Restate each of the lines given below, word for word.
━━━ INFORMATION PROVIDED
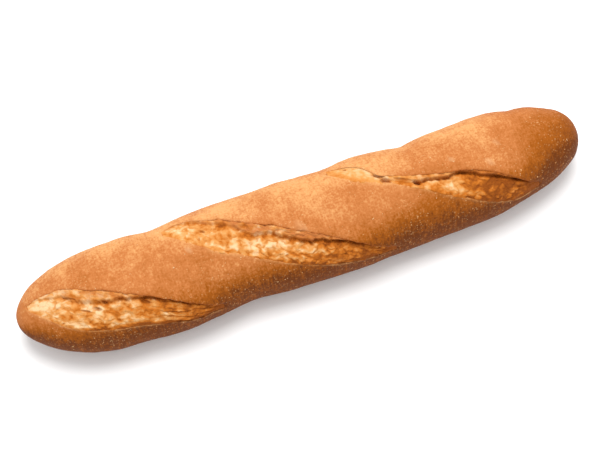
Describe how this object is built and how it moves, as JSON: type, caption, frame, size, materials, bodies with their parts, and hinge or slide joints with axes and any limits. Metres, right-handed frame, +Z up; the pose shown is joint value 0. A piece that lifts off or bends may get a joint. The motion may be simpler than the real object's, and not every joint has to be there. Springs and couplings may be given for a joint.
{
  "type": "baguette",
  "caption": "Short baked baguette, a whole crusty loaf with slanting torn cuts along its crown, lying on its flat underside.",
  "frame": {"origin": "middle of the loaf's outline box, on the surface it lies on", "axes": "+X along the loaf towards its thinner end, +Y towards the side that the ears of the cuts lift to, +Z up"},
  "size_m": [0.33, 0.0612, 0.0475],
  "materials": {
    "baked_crust": "golden brown baked bread crust with a light dusting of flour, and paler torn crumb in the cuts"
  },
  "bodies": {
    "root": {"loaf": "baked_crust"}
  },
  "joints": []
}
━━━━━━
FULL SOLUTION:
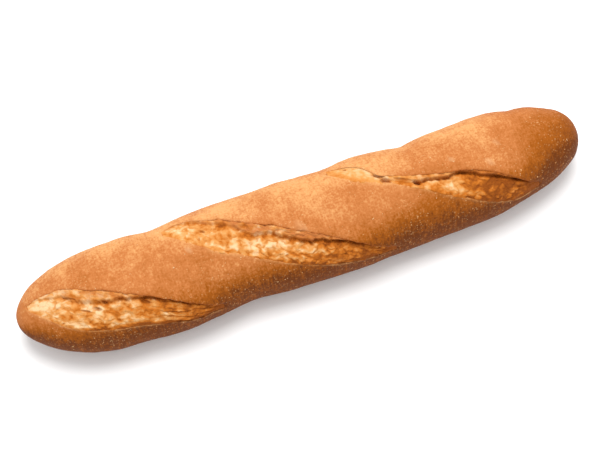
Describe how this object is built and how it moves, as JSON: type, caption, frame, size, materials, bodies with their parts, and hinge or slide joints with axes and any limits. Metres, right-handed frame, +Z up; the pose shown is joint value 0. A piece that lifts off or bends may get a joint. The motion may be simpler than the real object's, and not every joint has to be there. Springs and couplings may be given for a joint.
{
  "type": "baguette",
  "caption": "Short baked baguette, a whole crusty loaf with slanting torn cuts along its crown, lying on its flat underside.",
  "frame": {"origin": "middle of the loaf's outline box, on the surface it lies on", "axes": "+X along the loaf towards its thinner end, +Y towards the side that the ears of the cuts lift to, +Z up"},
  "size_m": [0.33, 0.0612, 0.0475],
  "materials": {
    "baked_crust": "golden brown baked bread crust with a light dusting of flour, and paler torn crumb in the cuts"
  },
  "bodies": {
    "root": {"loaf": "baked_crust"}
  },
  "joints": []
}